# electric yellow hiding out



## goosen8r (Jul 10, 2008)

I have a well-established and healthy 30g tank with 7 full-grown cichlids in it. I added 2 yesterday. I had 1 elec yellow and she hid all day. I added another yesterday and now the old one is coming out and the new one is hiding. she doesn't move much at all and almost acts dead. just an effect from a new tank, or do you think it's a hierarchy thing? i've been told i need around 12 in this tank to make them sociable. they're all africans, and there's only one male.


----------



## goosen8r (Jul 10, 2008)

oh and one other question anyone here should be able to answer...is using sand as a substrate and not gravel with undergravel filtration better?
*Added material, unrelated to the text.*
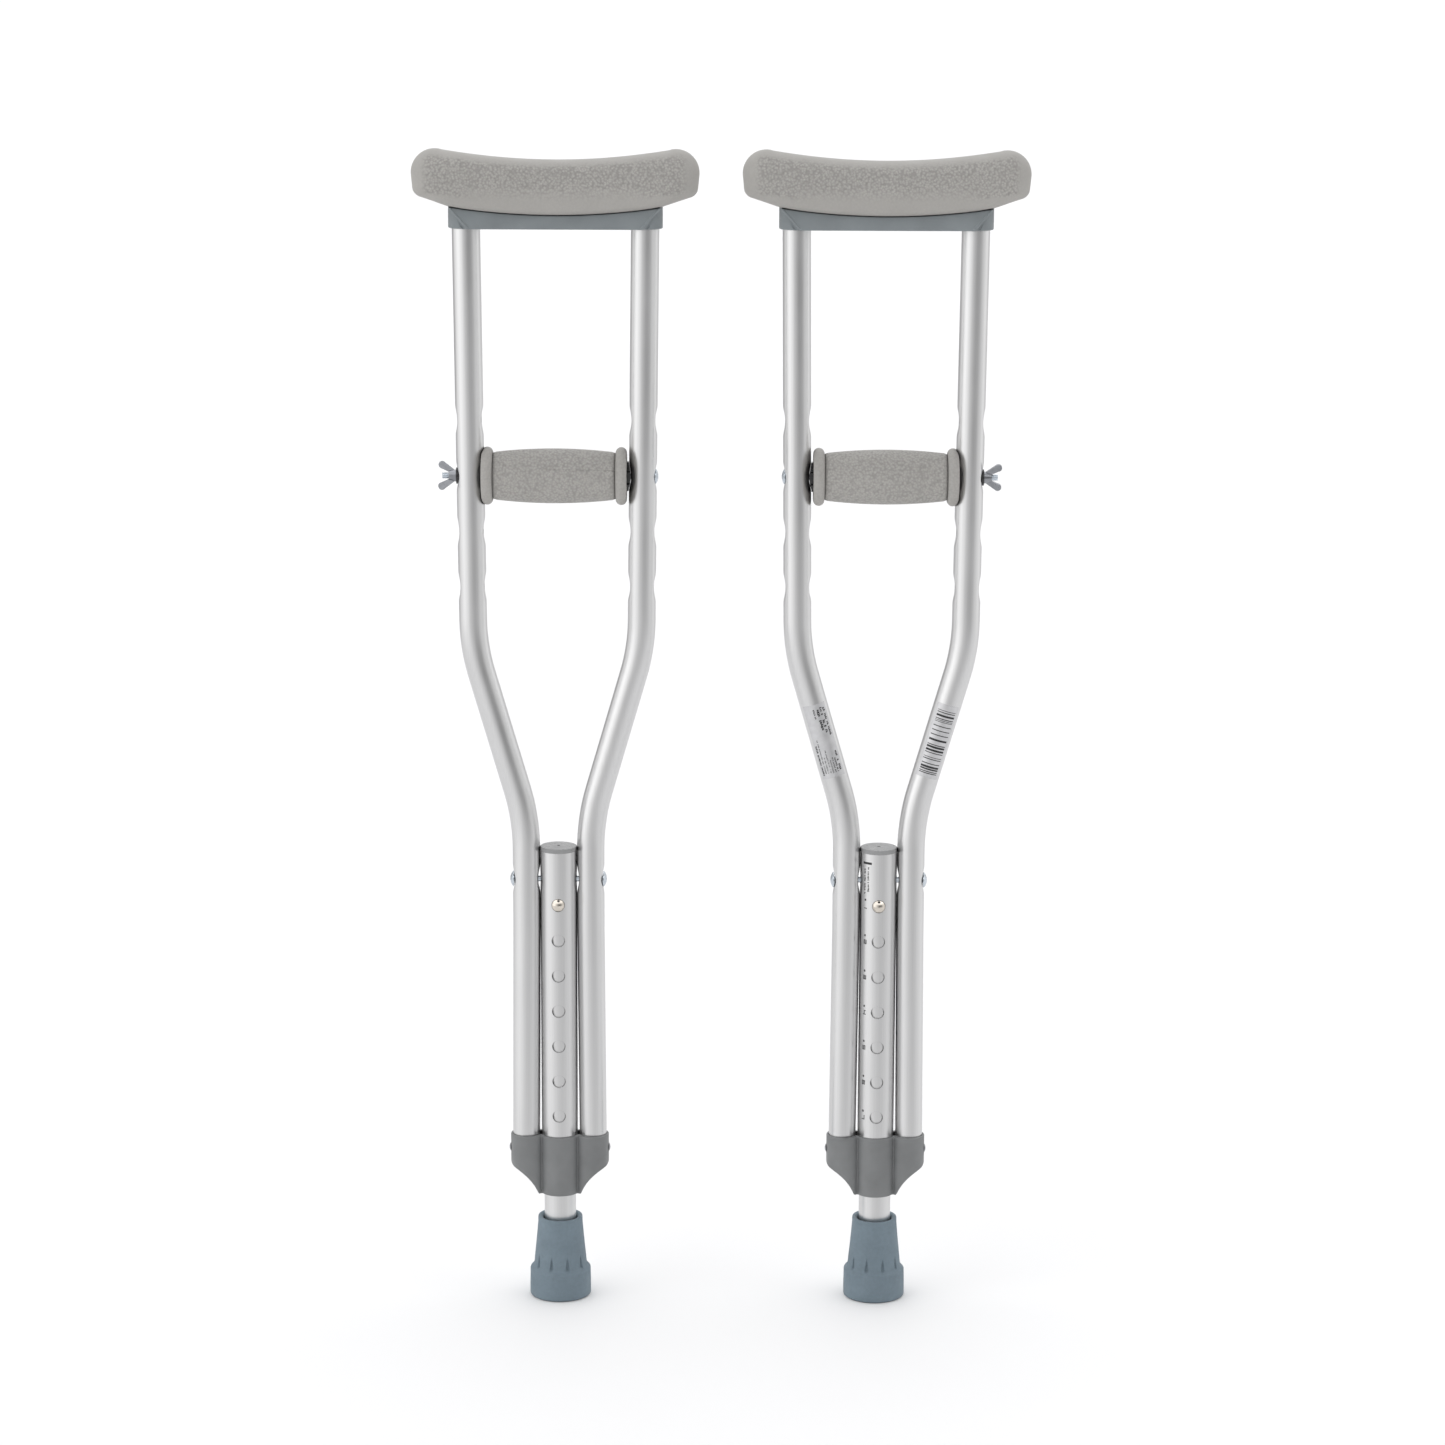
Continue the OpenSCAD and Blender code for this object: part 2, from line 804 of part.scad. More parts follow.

I hear lots of opinions either way.


----------



## xalow (May 10, 2007)

What other cichlids do you have in the tank? It could be an agression problem especially if the tank is a bit too short in length.
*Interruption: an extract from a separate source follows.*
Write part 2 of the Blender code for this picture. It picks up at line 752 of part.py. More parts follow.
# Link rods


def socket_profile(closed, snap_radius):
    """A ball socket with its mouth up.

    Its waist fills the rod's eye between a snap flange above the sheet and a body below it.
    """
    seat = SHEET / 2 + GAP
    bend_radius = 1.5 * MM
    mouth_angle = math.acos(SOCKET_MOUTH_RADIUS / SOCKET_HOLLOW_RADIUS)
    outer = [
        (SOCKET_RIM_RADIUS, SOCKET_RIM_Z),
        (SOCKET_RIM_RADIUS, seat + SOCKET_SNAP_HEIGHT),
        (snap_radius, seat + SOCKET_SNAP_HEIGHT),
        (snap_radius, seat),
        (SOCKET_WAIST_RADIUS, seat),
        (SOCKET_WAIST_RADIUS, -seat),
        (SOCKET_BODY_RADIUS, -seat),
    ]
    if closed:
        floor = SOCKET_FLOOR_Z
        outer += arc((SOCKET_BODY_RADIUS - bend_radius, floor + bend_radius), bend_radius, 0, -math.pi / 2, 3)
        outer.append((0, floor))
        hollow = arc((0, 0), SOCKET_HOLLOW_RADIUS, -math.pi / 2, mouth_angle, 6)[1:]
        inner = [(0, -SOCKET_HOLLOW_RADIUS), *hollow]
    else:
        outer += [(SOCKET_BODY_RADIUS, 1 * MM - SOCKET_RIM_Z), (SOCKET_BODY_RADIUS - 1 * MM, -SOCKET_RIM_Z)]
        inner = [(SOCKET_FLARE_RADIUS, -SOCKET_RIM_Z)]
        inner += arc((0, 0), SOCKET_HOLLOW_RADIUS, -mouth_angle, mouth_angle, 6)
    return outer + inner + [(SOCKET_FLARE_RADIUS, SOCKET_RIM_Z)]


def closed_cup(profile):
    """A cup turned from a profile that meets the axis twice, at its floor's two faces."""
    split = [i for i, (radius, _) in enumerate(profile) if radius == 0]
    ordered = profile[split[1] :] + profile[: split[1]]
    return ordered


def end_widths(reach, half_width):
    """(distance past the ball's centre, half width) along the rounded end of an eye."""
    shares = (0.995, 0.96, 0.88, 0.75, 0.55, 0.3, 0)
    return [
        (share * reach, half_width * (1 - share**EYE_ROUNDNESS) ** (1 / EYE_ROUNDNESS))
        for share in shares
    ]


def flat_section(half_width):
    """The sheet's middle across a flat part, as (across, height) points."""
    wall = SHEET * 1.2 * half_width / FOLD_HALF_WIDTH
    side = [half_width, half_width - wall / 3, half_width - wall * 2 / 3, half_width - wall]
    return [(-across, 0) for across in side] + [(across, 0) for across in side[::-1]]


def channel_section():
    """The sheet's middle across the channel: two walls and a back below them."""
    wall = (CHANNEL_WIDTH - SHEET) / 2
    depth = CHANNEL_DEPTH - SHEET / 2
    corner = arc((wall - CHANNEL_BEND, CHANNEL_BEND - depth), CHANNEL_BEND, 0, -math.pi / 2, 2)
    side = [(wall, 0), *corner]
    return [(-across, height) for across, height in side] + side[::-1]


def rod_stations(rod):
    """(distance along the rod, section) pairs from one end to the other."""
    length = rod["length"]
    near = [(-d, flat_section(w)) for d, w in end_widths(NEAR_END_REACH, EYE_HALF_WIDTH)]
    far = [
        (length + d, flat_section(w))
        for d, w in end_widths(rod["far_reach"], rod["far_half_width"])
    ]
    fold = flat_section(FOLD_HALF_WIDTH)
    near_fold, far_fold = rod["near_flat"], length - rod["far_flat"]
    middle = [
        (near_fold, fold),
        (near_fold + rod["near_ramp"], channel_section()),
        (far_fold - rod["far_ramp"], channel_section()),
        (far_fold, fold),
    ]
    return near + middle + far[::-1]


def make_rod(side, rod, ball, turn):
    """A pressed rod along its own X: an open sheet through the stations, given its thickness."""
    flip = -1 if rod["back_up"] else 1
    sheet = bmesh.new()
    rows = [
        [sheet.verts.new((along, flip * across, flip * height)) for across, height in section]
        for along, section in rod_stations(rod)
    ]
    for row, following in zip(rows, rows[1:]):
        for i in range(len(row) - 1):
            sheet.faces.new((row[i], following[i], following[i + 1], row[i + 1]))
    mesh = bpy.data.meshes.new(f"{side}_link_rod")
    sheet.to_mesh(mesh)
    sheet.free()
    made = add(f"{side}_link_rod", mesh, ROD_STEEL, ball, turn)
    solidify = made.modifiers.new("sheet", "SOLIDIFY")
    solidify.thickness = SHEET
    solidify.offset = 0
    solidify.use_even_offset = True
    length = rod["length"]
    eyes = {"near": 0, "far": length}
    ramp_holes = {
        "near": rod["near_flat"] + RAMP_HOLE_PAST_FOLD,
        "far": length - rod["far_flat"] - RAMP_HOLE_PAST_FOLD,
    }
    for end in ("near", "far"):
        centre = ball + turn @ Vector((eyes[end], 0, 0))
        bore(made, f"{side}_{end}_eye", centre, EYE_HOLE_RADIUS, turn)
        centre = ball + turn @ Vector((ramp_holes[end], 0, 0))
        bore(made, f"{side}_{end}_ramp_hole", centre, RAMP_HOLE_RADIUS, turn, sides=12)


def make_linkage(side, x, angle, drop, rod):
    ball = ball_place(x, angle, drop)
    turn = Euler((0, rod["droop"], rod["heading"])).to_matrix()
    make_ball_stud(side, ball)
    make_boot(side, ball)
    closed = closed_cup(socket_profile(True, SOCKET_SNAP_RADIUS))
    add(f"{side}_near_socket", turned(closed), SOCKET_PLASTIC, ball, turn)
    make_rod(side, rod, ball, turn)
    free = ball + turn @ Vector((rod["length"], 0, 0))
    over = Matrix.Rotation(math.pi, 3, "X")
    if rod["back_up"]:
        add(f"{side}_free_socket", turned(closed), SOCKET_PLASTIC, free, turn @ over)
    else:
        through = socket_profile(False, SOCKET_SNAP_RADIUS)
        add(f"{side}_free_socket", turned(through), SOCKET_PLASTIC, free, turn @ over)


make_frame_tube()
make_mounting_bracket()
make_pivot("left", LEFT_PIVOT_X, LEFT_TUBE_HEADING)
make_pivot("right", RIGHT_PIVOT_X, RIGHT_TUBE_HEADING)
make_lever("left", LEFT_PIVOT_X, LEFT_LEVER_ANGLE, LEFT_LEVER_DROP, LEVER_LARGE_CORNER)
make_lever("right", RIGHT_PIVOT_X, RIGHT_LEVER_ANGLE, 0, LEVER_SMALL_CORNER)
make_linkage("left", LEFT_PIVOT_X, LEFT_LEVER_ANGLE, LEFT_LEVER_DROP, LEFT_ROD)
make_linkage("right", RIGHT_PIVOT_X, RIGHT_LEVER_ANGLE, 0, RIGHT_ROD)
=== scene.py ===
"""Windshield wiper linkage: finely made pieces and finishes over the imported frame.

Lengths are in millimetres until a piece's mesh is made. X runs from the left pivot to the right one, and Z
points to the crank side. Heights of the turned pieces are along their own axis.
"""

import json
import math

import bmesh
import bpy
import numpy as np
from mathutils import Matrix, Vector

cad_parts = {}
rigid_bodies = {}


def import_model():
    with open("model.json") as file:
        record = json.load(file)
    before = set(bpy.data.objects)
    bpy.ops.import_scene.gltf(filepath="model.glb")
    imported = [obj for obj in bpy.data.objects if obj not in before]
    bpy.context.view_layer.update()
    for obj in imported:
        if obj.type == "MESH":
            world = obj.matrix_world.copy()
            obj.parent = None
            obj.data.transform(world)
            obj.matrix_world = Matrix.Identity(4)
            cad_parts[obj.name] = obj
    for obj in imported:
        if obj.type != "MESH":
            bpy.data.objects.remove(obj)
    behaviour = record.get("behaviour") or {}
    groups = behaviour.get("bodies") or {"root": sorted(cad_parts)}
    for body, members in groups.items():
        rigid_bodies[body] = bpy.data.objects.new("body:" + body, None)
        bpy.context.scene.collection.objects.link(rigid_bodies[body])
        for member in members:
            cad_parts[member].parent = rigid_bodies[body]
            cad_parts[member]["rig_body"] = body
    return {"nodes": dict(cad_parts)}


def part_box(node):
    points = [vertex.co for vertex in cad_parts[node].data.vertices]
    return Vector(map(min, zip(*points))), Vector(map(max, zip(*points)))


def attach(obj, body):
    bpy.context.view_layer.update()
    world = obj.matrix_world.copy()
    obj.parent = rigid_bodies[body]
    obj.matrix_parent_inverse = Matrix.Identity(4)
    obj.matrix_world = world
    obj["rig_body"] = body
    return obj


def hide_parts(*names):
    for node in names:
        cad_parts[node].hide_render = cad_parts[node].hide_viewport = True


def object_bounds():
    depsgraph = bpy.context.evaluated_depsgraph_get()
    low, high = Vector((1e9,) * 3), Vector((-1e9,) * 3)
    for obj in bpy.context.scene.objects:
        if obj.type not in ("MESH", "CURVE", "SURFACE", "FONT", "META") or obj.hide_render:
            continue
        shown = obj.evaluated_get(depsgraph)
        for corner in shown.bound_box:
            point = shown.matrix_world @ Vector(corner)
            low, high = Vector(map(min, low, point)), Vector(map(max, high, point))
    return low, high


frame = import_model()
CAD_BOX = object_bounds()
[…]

How do you know there is only one male? Electric yellows can only be told apart by watching them spawn/hold eggs, or looking at their undersides as far as I am aware.


----------



## goosen8r (Jul 10, 2008)

i have the following:
Labidochromis caeruleus (Kakusa) - yellow lab female (2)
Pseudotropheus socolofi - Blue male with black fin tips
Metriaclima estherae (OB) - orange female with black spots
Metriaclima estherae (Red) - solid orange female
Nimbochromis livingstonii (Kalingo) - gray splotchy female
Iodotropheus sprengerae (Rusty Cichlid) - "rusty" brown male


----------



## kingpoiuy (Jun 9, 2008)

My electric yellow likes to hide too. I just figured that's what it likes to do. It doesn't seem stressed out or anything.

Does yours eat?

Mine will eat but will skip a meal now and then because he'd rather hide.


----------



## goosen8r (Jul 10, 2008)

mine does that same thing all the time....well, she did....i found her dead in pieces this morning. called my local pet store this morning and he said it might be best, since my cichlids are large, to just trade them in for about 12 little ones and let them grow together so they will be more sociable, and i think i'm gonna take him up on it.


----------



## xalow (May 10, 2007)

Its not the size of the fish you buy them at that you should worry about, the final adult size is more important. Metriaclima estherae and Nimbochromis livingstonii are not suitable for a 30 gallon tank, they can get over 10 inches which is twice as big as the other fish. Having 12 cichlids in a 30 gallon probably isn't the best idea either unless is a soem sort of dwarf mbuna species. Having young fish grow up together will work out only until they start showing adult levels of aggression.


----------



## goosen8r (Jul 10, 2008)

see, i read here that i should have only about 3 or 4 fish in the 30g, but all of the lfs's say to load the tank up to limit aggression, my mother's cichlids do fine this way. I don't know what's right to do. I trust you all, but I don't want this tank to just have a few cichlids that always hide out and i never get to see them, isn't the point of having fish to enjoy them?


----------



## xalow (May 10, 2007)

With lake malawi mbuna cichlids it is a good idea to have them in larger number so that the agressive fish have several fish to spread out their aggression upon. However for most species of these fish, a larger group is simply too many fish for a 30 gallon. You are better off with a four foot long tank if you want to keep the mbuna, the livingstonii would be best kept in at least a 6 foot long tank.

If you are sticking with the 30 gallon try looking for some dwarf mbuna like psuedotropheus saulosi or demasoni (at least 12 of the demasoni). Also some people find that keeping labidochromis caeruleus in smaller tanks is possible because of their more docile nature.

It can be really frustrating sorting out all of the information, but once you have a well planned tank all set up it is a lot more rewarding than having one with problems.


----------



## goosen8r (Jul 10, 2008)

ok thanks for some ideas. I like having lots of fish in a tank, and i finally found a cichlid store that sells them by the species, so I shouldn't have as much trouble now. thanks again.


----------